## DATA EXTRACT
☆ ☆ ☆ ☆
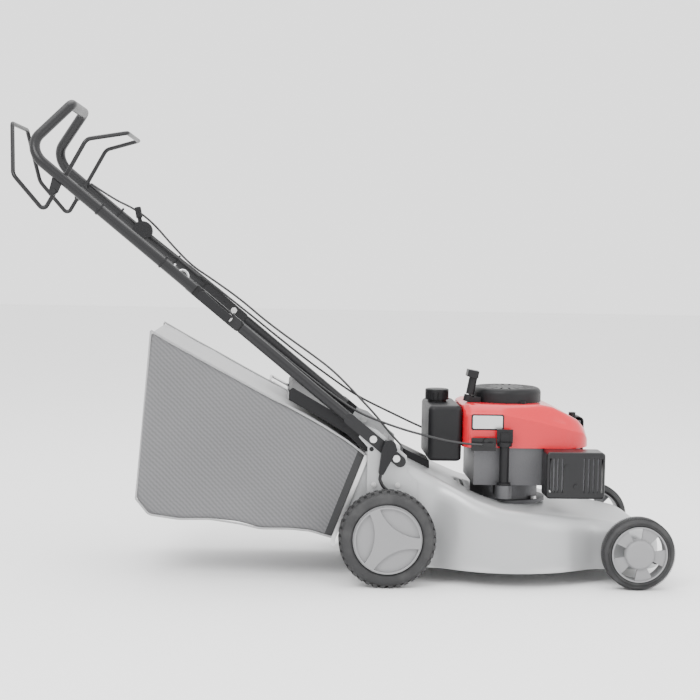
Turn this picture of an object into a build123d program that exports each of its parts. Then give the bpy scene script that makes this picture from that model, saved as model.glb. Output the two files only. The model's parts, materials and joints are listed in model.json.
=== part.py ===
☆ ☆ ☆ ☆
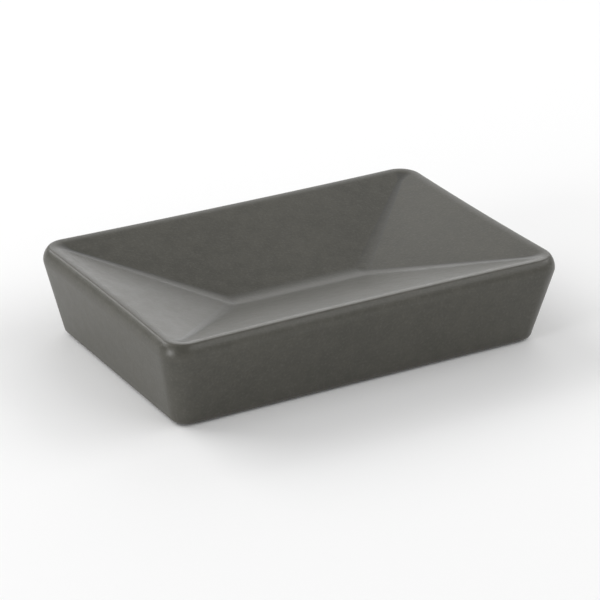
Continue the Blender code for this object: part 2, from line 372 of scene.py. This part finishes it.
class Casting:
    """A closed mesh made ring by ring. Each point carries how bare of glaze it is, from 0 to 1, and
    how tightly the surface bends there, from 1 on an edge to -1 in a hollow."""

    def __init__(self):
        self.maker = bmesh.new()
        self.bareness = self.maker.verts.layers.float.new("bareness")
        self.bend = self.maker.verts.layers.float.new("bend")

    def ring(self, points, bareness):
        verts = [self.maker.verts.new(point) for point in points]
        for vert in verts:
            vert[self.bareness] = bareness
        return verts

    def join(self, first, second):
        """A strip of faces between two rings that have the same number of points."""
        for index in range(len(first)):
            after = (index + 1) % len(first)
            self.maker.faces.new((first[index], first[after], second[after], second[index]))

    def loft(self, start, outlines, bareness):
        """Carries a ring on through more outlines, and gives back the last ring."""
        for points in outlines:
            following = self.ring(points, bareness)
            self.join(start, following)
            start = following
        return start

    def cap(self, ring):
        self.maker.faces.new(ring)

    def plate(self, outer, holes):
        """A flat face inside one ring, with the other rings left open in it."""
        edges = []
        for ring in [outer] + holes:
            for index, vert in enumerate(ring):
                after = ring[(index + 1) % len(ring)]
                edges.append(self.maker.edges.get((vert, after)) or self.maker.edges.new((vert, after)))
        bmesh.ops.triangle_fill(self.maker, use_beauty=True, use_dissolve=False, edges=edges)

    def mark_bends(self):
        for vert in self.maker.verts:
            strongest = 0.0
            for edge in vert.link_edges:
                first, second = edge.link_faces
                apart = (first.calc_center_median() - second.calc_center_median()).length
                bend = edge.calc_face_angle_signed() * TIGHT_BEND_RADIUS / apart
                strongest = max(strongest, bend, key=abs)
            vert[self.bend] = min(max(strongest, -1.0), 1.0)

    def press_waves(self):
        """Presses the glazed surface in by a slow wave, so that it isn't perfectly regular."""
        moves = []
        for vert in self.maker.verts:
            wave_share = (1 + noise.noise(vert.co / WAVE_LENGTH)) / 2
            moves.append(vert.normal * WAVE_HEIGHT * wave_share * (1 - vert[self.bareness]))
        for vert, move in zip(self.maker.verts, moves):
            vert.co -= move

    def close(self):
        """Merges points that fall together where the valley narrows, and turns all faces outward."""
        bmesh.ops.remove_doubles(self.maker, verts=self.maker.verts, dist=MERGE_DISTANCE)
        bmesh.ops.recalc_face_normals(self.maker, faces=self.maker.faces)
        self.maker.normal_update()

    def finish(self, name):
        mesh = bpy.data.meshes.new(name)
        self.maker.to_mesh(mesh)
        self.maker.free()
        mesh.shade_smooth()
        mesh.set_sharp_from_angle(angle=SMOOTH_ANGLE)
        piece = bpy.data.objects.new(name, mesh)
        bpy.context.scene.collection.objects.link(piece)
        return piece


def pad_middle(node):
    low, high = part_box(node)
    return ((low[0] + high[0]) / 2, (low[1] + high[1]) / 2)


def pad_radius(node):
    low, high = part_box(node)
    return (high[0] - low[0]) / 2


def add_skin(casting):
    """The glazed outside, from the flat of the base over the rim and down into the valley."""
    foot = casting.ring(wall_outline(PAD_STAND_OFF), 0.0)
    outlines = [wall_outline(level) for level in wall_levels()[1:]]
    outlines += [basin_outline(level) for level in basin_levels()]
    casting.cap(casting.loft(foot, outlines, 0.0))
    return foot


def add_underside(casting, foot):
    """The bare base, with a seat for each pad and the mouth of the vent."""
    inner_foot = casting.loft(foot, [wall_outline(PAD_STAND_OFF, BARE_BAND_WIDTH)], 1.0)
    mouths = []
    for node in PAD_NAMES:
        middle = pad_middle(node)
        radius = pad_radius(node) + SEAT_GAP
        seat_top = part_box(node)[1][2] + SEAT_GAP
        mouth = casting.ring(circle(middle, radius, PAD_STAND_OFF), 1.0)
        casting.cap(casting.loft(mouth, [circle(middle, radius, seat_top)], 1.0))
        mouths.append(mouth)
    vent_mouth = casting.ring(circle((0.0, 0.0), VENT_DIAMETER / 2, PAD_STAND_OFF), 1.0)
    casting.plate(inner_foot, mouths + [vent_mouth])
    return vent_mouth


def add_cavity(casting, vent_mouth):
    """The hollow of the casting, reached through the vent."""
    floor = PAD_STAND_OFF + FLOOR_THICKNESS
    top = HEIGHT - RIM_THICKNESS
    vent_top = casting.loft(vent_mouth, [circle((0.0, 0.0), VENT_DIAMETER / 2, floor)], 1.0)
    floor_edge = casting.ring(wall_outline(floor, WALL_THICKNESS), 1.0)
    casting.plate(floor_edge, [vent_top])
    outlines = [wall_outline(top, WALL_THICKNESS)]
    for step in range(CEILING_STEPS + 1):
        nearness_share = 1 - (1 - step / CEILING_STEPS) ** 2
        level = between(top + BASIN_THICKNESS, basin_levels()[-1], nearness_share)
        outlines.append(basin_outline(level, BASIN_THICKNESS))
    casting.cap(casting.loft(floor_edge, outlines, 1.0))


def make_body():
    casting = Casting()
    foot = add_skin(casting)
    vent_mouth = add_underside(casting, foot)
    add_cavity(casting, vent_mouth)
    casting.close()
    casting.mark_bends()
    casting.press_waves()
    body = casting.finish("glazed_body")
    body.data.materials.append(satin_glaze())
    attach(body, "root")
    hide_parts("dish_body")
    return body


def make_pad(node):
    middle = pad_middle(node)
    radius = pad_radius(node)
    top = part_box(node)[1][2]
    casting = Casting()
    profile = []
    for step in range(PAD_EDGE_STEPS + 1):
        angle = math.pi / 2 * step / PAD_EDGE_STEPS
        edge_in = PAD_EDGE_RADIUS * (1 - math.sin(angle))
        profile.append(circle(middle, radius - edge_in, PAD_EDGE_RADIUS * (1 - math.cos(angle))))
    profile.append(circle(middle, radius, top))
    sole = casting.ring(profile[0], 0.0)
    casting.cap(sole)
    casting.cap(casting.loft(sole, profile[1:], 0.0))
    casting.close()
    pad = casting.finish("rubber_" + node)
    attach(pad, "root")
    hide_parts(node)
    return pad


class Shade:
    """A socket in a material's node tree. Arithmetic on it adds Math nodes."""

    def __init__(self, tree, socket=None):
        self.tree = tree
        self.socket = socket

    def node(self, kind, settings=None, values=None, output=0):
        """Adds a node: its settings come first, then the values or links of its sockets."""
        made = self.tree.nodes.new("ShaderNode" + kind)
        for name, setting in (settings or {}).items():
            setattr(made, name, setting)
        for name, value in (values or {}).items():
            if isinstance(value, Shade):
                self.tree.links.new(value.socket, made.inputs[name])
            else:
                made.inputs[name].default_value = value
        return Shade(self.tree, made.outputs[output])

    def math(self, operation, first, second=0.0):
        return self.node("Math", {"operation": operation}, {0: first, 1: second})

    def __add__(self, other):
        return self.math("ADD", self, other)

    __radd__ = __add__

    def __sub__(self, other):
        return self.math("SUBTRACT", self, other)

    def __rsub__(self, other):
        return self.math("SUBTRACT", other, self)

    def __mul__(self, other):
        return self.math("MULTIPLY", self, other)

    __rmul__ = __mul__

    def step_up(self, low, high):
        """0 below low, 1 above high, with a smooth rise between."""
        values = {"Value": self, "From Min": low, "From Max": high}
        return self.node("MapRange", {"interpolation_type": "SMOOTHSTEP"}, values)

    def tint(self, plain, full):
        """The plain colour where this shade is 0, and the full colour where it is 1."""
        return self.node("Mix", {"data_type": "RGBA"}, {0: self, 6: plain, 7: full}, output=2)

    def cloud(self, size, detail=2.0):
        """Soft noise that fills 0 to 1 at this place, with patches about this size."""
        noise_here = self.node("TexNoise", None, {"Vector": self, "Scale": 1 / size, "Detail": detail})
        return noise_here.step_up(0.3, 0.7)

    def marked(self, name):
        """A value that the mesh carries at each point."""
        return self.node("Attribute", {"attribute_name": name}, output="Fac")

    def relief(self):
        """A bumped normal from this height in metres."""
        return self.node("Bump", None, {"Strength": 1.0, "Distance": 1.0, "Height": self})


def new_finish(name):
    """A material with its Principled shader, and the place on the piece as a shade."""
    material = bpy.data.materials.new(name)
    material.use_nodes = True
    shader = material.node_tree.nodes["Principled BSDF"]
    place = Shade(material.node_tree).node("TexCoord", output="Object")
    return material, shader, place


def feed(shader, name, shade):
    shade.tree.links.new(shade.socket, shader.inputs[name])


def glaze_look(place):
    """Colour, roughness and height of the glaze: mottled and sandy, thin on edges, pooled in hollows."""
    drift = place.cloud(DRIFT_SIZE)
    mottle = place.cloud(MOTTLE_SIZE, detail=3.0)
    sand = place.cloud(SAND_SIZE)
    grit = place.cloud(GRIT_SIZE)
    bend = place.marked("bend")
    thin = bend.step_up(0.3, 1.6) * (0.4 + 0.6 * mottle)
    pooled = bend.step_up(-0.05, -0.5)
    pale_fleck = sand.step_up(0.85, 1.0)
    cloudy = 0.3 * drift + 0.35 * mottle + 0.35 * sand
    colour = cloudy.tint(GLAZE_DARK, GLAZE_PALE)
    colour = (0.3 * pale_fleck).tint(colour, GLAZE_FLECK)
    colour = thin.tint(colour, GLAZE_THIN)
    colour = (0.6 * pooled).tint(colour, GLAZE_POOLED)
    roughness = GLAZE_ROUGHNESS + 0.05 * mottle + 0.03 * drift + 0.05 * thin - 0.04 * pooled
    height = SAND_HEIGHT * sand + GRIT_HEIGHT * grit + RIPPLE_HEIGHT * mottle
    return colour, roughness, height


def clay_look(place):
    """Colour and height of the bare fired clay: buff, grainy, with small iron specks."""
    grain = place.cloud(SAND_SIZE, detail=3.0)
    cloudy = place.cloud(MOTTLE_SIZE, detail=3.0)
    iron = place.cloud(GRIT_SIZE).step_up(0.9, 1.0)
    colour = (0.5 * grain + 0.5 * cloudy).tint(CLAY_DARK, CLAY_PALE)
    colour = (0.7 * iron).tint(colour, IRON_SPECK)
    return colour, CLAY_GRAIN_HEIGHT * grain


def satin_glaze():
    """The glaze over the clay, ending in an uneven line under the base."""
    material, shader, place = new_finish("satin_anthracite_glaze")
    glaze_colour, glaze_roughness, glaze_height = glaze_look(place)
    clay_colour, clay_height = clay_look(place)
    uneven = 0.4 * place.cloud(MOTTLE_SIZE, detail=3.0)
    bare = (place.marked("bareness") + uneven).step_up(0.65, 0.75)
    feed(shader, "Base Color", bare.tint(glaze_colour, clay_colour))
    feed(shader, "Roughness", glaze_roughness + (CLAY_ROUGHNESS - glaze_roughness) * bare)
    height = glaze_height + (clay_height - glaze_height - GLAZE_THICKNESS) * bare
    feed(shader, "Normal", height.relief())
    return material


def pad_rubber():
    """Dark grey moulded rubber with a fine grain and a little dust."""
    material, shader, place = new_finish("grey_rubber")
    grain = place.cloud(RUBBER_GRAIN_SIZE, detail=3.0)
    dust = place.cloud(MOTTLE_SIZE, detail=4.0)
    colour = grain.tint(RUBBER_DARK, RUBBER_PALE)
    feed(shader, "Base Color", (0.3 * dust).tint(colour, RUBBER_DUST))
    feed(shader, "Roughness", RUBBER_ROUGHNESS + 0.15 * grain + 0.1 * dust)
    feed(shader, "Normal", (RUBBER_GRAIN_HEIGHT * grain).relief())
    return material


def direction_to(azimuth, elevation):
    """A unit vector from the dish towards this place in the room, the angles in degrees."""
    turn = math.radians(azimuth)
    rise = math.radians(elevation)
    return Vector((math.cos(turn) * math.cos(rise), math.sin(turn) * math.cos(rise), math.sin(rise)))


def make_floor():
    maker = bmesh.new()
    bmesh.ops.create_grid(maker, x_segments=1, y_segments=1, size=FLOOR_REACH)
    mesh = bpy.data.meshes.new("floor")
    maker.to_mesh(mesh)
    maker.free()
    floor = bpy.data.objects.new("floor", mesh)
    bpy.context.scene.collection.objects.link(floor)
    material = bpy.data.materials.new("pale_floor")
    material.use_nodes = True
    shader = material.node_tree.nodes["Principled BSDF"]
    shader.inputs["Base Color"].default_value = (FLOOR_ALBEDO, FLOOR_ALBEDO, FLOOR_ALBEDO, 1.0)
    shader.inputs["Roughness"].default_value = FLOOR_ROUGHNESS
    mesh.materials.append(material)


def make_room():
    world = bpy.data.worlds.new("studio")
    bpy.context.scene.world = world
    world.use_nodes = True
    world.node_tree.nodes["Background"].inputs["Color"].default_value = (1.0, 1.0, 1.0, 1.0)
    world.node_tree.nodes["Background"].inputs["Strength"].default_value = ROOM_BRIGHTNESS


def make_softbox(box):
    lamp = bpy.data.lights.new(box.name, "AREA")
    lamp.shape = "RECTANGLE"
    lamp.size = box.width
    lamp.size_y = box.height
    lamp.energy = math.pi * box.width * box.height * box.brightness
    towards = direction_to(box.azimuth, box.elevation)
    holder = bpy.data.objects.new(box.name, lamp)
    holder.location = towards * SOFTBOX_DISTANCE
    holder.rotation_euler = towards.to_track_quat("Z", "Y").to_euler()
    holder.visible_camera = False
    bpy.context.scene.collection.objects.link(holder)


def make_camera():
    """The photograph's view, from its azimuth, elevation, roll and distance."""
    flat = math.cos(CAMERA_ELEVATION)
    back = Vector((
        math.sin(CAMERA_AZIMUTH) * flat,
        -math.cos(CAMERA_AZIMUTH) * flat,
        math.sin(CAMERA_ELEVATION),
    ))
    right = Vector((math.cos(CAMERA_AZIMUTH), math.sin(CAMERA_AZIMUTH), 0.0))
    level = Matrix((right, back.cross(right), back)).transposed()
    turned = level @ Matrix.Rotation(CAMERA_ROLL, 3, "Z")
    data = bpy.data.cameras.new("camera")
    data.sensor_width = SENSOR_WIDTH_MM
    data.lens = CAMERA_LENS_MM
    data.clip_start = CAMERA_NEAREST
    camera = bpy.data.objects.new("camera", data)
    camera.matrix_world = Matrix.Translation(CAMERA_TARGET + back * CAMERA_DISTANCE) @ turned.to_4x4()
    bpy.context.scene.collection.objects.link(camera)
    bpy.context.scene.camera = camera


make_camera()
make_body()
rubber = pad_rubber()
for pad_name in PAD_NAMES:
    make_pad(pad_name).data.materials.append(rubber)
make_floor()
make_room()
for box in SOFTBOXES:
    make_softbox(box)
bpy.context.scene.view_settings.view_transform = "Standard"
☆ ☆ ☆ ☆
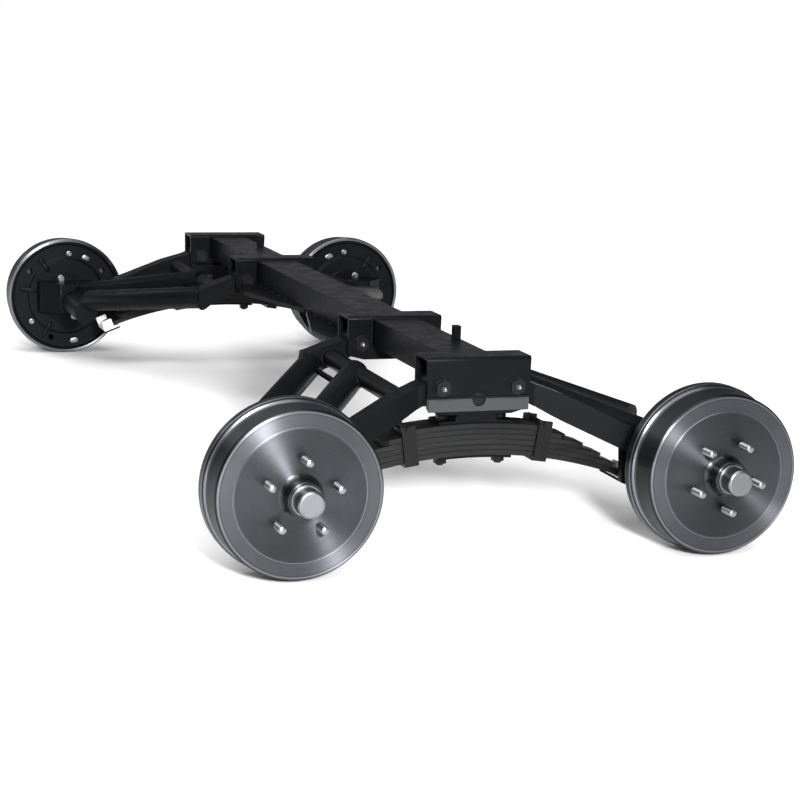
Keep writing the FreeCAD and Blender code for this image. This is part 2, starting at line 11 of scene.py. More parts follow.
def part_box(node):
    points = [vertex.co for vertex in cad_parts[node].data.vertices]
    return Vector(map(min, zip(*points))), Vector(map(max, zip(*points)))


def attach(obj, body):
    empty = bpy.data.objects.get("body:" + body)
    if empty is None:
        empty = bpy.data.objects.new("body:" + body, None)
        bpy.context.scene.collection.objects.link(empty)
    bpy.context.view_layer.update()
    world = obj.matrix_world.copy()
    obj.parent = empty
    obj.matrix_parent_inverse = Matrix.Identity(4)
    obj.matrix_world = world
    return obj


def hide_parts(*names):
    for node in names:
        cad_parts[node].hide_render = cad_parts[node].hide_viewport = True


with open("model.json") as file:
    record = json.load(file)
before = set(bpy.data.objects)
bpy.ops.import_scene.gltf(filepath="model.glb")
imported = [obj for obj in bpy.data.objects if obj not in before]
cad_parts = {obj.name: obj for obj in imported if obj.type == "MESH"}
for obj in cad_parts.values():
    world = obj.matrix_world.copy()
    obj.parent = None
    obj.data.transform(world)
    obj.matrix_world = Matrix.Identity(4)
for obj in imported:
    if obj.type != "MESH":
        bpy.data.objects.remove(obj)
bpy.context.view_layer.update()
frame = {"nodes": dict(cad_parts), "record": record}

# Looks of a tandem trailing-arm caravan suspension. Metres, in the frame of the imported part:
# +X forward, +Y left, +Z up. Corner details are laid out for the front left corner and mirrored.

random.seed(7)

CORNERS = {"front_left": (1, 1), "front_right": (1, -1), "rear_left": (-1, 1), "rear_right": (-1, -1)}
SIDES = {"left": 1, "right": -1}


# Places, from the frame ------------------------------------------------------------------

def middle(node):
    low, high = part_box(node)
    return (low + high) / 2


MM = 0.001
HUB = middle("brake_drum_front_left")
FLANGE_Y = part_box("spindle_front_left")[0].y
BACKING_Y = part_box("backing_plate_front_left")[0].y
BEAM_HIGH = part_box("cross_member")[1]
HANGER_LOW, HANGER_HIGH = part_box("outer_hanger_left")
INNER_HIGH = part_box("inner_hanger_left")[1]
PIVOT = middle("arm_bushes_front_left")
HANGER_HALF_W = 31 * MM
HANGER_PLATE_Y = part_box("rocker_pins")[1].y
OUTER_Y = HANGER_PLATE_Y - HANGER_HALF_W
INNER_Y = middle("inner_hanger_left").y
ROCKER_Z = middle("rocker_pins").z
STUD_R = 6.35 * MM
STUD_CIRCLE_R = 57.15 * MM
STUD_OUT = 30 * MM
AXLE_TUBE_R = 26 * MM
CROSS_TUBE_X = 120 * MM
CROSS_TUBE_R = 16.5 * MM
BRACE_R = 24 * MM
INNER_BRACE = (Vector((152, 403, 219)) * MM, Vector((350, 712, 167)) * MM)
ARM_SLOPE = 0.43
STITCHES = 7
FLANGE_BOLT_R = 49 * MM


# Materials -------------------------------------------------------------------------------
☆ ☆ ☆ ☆
## WHAT YOU NEED TO DO
Only the lines from the one with "Continue the Blender" up to the one with "return verts" should be repeated, both included, exactly as they appear.

## WRITTEN ANSWER
Continue the Blender code for this object: part 2, from line 372 of scene.py. This part finishes it.
class Casting:
    """A closed mesh made ring by ring. Each point carries how bare of glaze it is, from 0 to 1, and
    how tightly the surface bends there, from 1 on an edge to -1 in a hollow."""

    def __init__(self):
        self.maker = bmesh.new()
        self.bareness = self.maker.verts.layers.float.new("bareness")
        self.bend = self.maker.verts.layers.float.new("bend")

    def ring(self, points, bareness):
        verts = [self.maker.verts.new(point) for point in points]
        for vert in verts:
            vert[self.bareness] = bareness
        return verts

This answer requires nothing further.